Regardless of whether Venetian explorer Marco Polo really was the first to introduce pasta to Italy in the thirteenth century, food has been exported for thousands of years. For example, the UK has become heavily reliant on imported goods. In the first half of 2018, it imported £23 billion worth of food, with a proportion of five billion pounds of imported meat. In most towns, there is a corner shop that sells imported foods and supermarkets now have ‘world’ food aisles. With a rise in demand for globally imported foods, how do food manufacturers keep up with the demand for exported produce? Here, Darcy Simonis, industry network leader for ABB’s food and beverage segment, explains.
Attitudes to cultures and foods have changed. More than fifteen years ago, global foods were not as widely accessible as they are now. From Asia and eastern Europe to Africa and the Caribbean, it is now as easy to buy foods from these parts of the world as it is to buy domestic products from the country you live in.
Merging travel with cultures
Travel has developed significantly, opening more opportunities to experience different cultures and food, and as a result, cultures are merging. The convenience and appeal of being able to explore more places around the world quicker than ever mean that we are subject to a variety of different cuisines that we want to be able to enjoy at home. As we have become more accepting and adventurous to try foods from different countries, it’s become fashionable to embrace other cultures and experience their food, increasing the demand for exported food.
Automating your plant
With these factors influencing the desire for foods from around the world, companies need to increase productivity and enable efficient processing to meet the demand. For instance, the Hungarian company, Tisza-TK Projekt has used automation to increase production, decrease operation costs and sustain minimum waste and emissions of its corn grain processing factory.
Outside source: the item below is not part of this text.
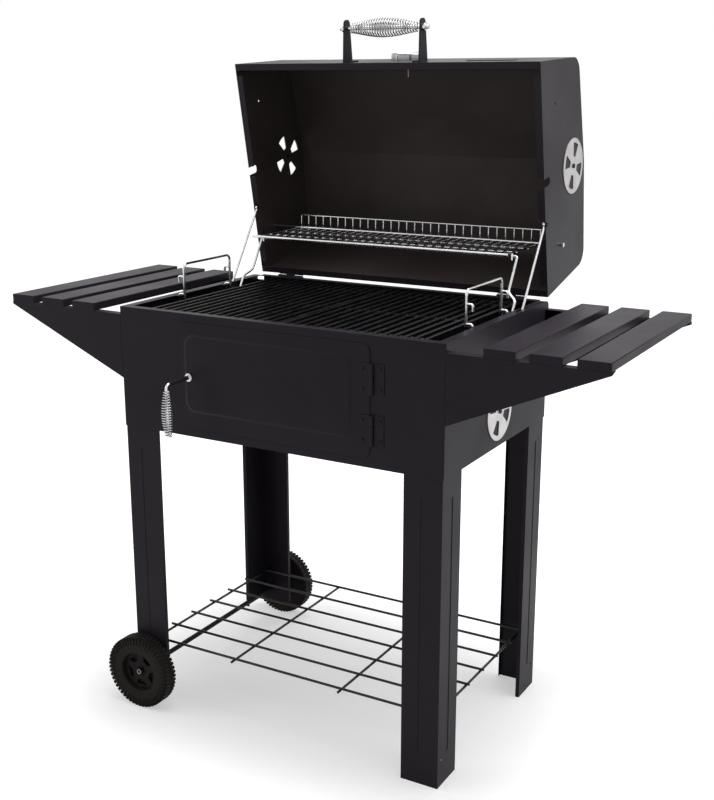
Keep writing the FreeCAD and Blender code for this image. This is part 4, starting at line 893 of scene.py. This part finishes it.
def sheet_from_loops(name, loops):
    """Loops of equal length, each at its own depth; the first and last are closed off."""
    count = len(loops[0][0])
    vertices = [(x, depth, z) for outline, depth in loops for x, z in outline]
    faces = []
    for k in range(len(loops) - 1):
        for i in range(count):
            j = (i + 1) % count
            faces.append((k * count + i, k * count + j, (k + 1) * count + j, (k + 1) * count + i))
    faces.append(tuple(range(count)))
    faces.append(tuple(range((len(loops) - 1) * count, len(loops) * count)))
    mesh = bpy.data.meshes.new(name)
    mesh.from_pydata(vertices, [], faces)
    tidy(mesh, smooth=False)
    return mesh


# %% Build the door
def make_door():
    low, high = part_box("door_panel")
    press = 2.5 * MM
    face, back = low.y + press, high.y
    inset = {"left": 11 * MM, "right": 34 * MM, "low": 31 * MM, "high": 20 * MM}
    slope, rows = 7 * MM, 8

    def outline(shrink, corner, inward=0.0):
        return rounded_loop(low.x + inset["left"] * inward + shrink,
                            high.x - inset["right"] * inward - shrink,
                            low.z + inset["low"] * inward + shrink,
                            high.z - inset["high"] * inward - shrink, corner)

    rim, corner = 0.6 * MM, 14 * MM
    front = [(outline(0, corner), face + rim), (outline(rim, corner - rim), face)]
    rear = [(outline(0, corner), back - rim), (outline(rim, corner - rim), back)]
    for row in range(rows + 1):
        share = row / rows
        rise = press * (1 - math.cos(math.pi * share)) / 2
        bend = 22 * MM - 4 * MM * share
        front.append((outline(slope * share, bend, 1.0), face - rise))
        rear.append((outline(slope * share, bend, 1.0), back - rise))
    door = add_piece("fire_door", sheet_from_loops("fire_door", rear[::-1] + front), SATIN_BLACK)
    for polygon in door.data.polygons:
        polygon.use_smooth = True
    door.data.set_sharp_from_angle(angle=math.radians(35))
    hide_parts("door_panel")
    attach(door, "door")
    print("door", len(door.data.polygons), "faces, pressed out", press)


make_door()

# %% [markdown]
# ## The thermometer's face
# A heat gauge has a printed scale and a needle under its lens. The marks stand a tenth of a
# millimetre proud, which is enough to read as print. The dial's own axis is found from the
# two discs that the frame holds, and the marks ride on the lid.


# %% Marks and needle
def make_mark_tree():
    tree, source, result = geometry_tree("dial_marks", [
        ("Count", "NodeSocketInt", 21), ("Radius", "NodeSocketFloat", 0.026),
        ("Start", "NodeSocketFloat", 0.0), ("Sweep", "NodeSocketFloat", 4.7),
        ("Mark Size", "NodeSocketVector", (0.003, 0.0005, 0.0001)),
        ("Finish", "NodeSocketMaterial", None)])
    line = new_node(tree, "GeometryNodeMeshLine")
    feed(tree, line.inputs["Count"], source.outputs["Count"])
    index = new_node(tree, "GeometryNodeInputIndex").outputs[0]
    last = sums(tree, "SUBTRACT", source.outputs["Count"], 1.0)
    share = sums(tree, "DIVIDE", index, last)
    angle = sums(tree, "ADD", source.outputs["Start"],
                 sums(tree, "MULTIPLY", share, source.outputs["Sweep"]))
    put = new_node(tree, "GeometryNodeSetPosition")
    feed(tree, put.inputs["Geometry"], line.outputs[0])
    feed(tree, put.inputs["Position"],
         round_place(tree, source.outputs["Radius"], angle, 0.0))
    mark = new_node(tree, "GeometryNodeMeshCube")
    feed(tree, mark.inputs["Size"], source.outputs["Mark Size"])
    set_on = new_node(tree, "GeometryNodeInstanceOnPoints")
    feed(tree, set_on.inputs["Points"], put.outputs[0])
    feed(tree, set_on.inputs["Instance"], mark.outputs[0])
    feed(tree, set_on.inputs["Rotation"], vector(tree, 0.0, 0.0, angle))
    close_tree(tree, source, result, set_on.outputs[0])
    return tree


def dial_place(lift):
    dial, lens = middle("gauge_dial"), middle("gauge_glass")
    axis = (lens - dial).normalized()
    across = Vector((1, 0, 0))
    up = axis.cross(across)
    turn = Matrix((across, up, axis)).transposed().to_4x4()
    return Matrix.Translation(dial + axis * lift) @ turn


MARKS = make_mark_tree()
DIAL_BLACK = painted("dial_ink", (0.02, 0.02, 0.02), (0.03, 0.03, 0.03), (0.5, 0.6), 0.3)
DIAL_TOP = 0.55 * MM
DIAL_RADIUS = extent("gauge_dial").x / 2
for label, count, reach, size in (
        ("fine", 41, DIAL_RADIUS * 0.84, (2.0 * MM, 0.35 * MM, 0.1 * MM)),
        ("bold", 11, DIAL_RADIUS * 0.81, (3.8 * MM, 0.8 * MM, 0.1 * MM))):
    marks = grow(f"gauge_marks_{label}", MARKS, DIAL_BLACK, dial_place(DIAL_TOP), Count=count,
                 Radius=reach, Start=math.radians(-45), Sweep=math.radians(270), Mark_Size=size)
    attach(marks, "lid")


def make_needle():
    """A tapered needle with a round boss, turned to the cold end of the scale."""
    tail, tip = -6 * MM, DIAL_RADIUS * 0.74
    outline = [(tail, -1.1 * MM), (tip, -0.25 * MM), (tip, 0.25 * MM), (tail, 1.1 * MM)]
    blade = flat_curve("needle", [outline], 0.5 * MM, 0.1 * MM)
    blade.transform(Matrix.Rotation(math.radians(222), 4, "Z"))
    boss = lathe("boss", [(0.0, -0.4 * MM), (3 * MM, -0.4 * MM), (3 * MM, 0.6 * MM),
                          (2 * MM, 1.2 * MM), (0.0, 1.4 * MM)], 32)
    mesh = merge([blade, boss])
    mesh.transform(dial_place(DIAL_TOP + 1.0 * MM))
    needle = add_piece("gauge_needle", mesh, DIAL_BLACK)
    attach(needle, "lid")


make_needle()


# %% A rounded bezel
def make_bezel():
    """The chromed cup round the dial: straight below, rolled over at its rim."""
    turned = dial_place(0)
    axis = turned.to_3x3() @ Vector((0, 0, 1))
    across = extent("gauge_bezel").x / 2
    foot, cup_high, shoulder = -8.5 * MM, 13 * MM, 9 * MM
    roll = (across - DIAL_RADIUS) / 2
    rim = (across + DIAL_RADIUS) / 2
    top = foot + cup_high
    points = [(across, foot), (across, top - shoulder)]
    for step in range(9):
        angle = math.radians(180 * step / 8)
        points.append((rim + roll * math.cos(angle), top - shoulder + shoulder * math.sin(angle)))
    points += [(DIAL_RADIUS, -0.4 * MM), (0.0, -0.4 * MM), (0.0, foot)]
    mesh = lathe("gauge_cup", points, 96)
    mesh.transform(turned)
    bezel = add_piece("gauge_cup", mesh, BEZEL_CHROME)
    mesh.set_sharp_from_angle(angle=math.radians(50))
    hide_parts("gauge_bezel")
    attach(bezel, "lid")
    print("bezel", round(across * 2, 4), "m across, axis", [round(part, 3) for part in axis])


make_bezel()

# %% [markdown]
# ## The latch's nut
# A washer and a hexagon nut sit on the door's face, in line with the latch's rod. Both are
# turned shapes, and a turned shape with only six steps is a hexagon.


# %% A washer and a nut
def make_latch_nut():
    low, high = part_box("latch_rod")
    centre = Vector(((low.x + high.x) / 2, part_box("door_panel")[0].y, high.z - 8 * MM))
    hole = 4.3 * MM
    washer = lathe("washer", [(hole, 0.3 * MM), (8 * MM, 0.3 * MM), (8 * MM, 1.3 * MM),
                              (7.6 * MM, 1.6 * MM), (hole, 1.6 * MM)], 48)
    nut = lathe("nut", [(hole, 1.7 * MM), (6.6 * MM, 1.7 * MM), (6.6 * MM, 4.6 * MM),
                        (5.8 * MM, 5.4 * MM), (hole, 5.4 * MM)], 6)
    for face in nut.polygons:
        face.use_smooth = False
    mesh = merge([washer, nut])
    mesh.transform(Matrix.Translation(centre) @ Matrix.Rotation(math.radians(90), 4, "X"))
    nut_piece = add_piece("latch_nut", mesh, CHROME)
    mesh.set_sharp_from_angle(angle=math.radians(30))
    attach(nut_piece, "latch")


make_latch_nut()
The new Tisza-TK Projekt factory produces 530 thousand tons of GMO-free corn a year and exports 70 percent of its high fructose products. As the Hungarian government plans to extend the output of local agriculture and increase the value-added by processing more crops locally, the new factory is considered a huge contribution to the growth of the Hungarian food industry.
In order to process this amount of corn and operate an energy-efficient plant, Tisza-TK Projekt has implemented ABB’s System 800xA Version 6.0. The system integrates plant utility processes and the process control system, energy monitoring and medium voltage automation.
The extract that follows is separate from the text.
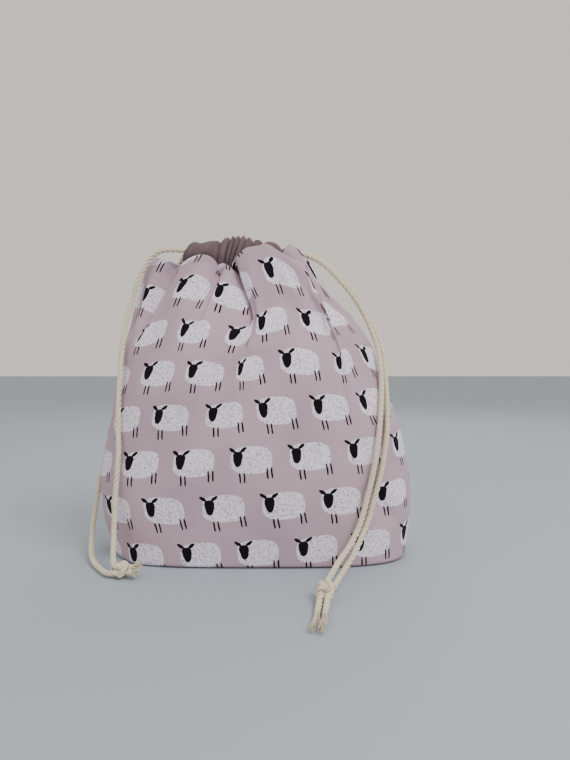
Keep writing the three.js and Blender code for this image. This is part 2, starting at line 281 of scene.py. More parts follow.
def outline(z, inset=0.0, count=COLUMNS):
    """Points round the body at a height, from the left seam along the front."""
    left, right, depth, power = (np.interp(z, BODY_LEVELS[:, 0], BODY_LEVELS[:, k])
                                 for k in range(1, 5))
    angle = np.linspace(np.pi, 3 * np.pi, 721)
    bend = 2 / power

    def rounded(value):
        return np.sign(value) * np.abs(value) ** bend

    x = (right - left) / 2 + ((left + right) / 2 - inset) * rounded(np.cos(angle))
    y = (depth - inset) * rounded(np.sin(angle))
    cut = 1 - float(ease(z / CORNER_CUT_TOP))
    over = np.maximum(0, -(x + CORNER_CUT_REACH) * 60 / 42 - y) * (x < -60) * (y < 0)
    y = y + 0.8 * cut * over
    half = len(angle) // 2
    front = resample(np.stack([x, y], 1)[:half + 1], count=count // 2 + 1)
    back = resample(np.stack([x, y], 1)[half:], count=count // 2 + 1)
    return np.vstack([front[:-1], back[:-1]])


def rim_points():
    """The rim of the whole bag, one point for each cloth column."""
    halves = []
    for points in (FRONT_RIM, BACK_RIM):
        halves.append(resample(smooth_curve(points, 0.5), count=COLUMNS // 2 + 1)[:-1])
    return np.vstack(halves)


def body_start():
    """The cloth before it settles: rows from the middle of the base up to the rim."""
    rows = []
    foot = outline(0)
    for k in range(BASE_ROWS):
        share = k / BASE_ROWS
        ring = foot * np.array([0.55 + 0.45 * share, max(share, 0.004)])
        rows.append(np.column_stack([ring, np.full(COLUMNS, 0.6)]))
    rim = rim_points()
    top = np.column_stack([outline(284), np.full(COLUMNS, 284.0)])
    for k in range(WALL_ROWS + 1):
        t = k / WALL_ROWS
        z = 284 * t
        ring = np.column_stack([outline(z), np.full(COLUMNS, max(z, 0.6))])
        pull = np.clip((t - 0.42) / 0.58, 0, 1) ** 1.35
        rows.append(ring + (rim - top) * pull)
    return np.array(rows)


def flat_reference():
    """The same grid on a cylinder as long round as the flat cloth is wide."""
    radius = PANEL_WIDTH / np.pi
    angle = np.pi + np.arange(COLUMNS) / COLUMNS * 2 * np.pi
    rows = []
    for k in range(BASE_ROWS + WALL_ROWS + 1):
        height = (k - BASE_ROWS) * WALL_HEIGHT / WALL_ROWS
        rows.append(np.stack([radius * np.cos(angle), radius * np.sin(angle),
                              np.full(COLUMNS, height)], 1))
    return np.array(rows)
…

Automation provides many benefits that allow manufacturers to be able to supply to demand. In particular, System 800xA Version 6.0 allows organizations such as Tisza-TK Projekt to automate processes including packaging, labeling and mixing, enabling it to increase productivity, improve energy efficiency, while reducing waste and emissions.
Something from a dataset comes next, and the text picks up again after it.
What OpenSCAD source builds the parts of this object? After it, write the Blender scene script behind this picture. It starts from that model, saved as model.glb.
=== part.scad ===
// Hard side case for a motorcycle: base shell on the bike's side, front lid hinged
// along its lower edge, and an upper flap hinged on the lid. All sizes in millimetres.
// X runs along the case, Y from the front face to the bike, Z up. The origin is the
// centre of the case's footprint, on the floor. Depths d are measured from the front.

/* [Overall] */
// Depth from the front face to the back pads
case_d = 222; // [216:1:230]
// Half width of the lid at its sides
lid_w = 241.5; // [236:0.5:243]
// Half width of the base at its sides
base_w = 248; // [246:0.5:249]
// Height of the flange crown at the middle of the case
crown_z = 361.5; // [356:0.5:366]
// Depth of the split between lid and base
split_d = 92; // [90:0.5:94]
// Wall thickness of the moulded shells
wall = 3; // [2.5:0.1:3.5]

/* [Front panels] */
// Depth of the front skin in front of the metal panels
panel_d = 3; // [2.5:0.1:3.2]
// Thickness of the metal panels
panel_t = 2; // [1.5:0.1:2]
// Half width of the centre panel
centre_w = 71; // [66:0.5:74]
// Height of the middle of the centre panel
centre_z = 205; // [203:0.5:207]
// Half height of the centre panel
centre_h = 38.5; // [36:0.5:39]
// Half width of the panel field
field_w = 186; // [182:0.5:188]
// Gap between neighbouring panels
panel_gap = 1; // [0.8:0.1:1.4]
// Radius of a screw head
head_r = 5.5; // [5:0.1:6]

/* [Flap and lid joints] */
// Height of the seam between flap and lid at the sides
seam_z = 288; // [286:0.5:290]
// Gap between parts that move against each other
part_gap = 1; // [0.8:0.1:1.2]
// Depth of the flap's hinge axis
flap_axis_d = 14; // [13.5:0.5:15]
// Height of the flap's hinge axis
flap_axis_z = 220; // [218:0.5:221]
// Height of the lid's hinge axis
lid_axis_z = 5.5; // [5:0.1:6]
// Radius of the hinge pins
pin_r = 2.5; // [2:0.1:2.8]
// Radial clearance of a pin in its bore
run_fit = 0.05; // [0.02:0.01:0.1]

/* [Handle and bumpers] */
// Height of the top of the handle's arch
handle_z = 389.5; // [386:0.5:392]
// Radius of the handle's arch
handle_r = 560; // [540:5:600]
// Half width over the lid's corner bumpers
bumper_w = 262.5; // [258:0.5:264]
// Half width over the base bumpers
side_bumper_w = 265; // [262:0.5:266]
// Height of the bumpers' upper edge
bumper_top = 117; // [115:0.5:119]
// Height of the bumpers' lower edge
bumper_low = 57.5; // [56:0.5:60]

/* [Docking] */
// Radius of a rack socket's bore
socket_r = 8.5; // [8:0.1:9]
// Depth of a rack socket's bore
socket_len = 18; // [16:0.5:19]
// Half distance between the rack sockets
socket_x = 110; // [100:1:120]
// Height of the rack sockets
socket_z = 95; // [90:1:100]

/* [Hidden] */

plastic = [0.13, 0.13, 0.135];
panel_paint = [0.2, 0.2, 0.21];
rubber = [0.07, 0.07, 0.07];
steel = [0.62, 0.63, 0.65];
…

Whether or not Marco Polo was the first to export pasta, this historic myth has certainly made an impact on the way the food and beverage industry operates. Although certain types of food manufacturers have no choice but to export their produce, all manufacturers should consider exporting as wider markets can be reached, increasing productivity and sales. However, without automation, manufacturers risk losing their place in the market to growing competition. As the travel and popularity of global foods develop, manufacturers will heavily rely on automation to help meet the demand.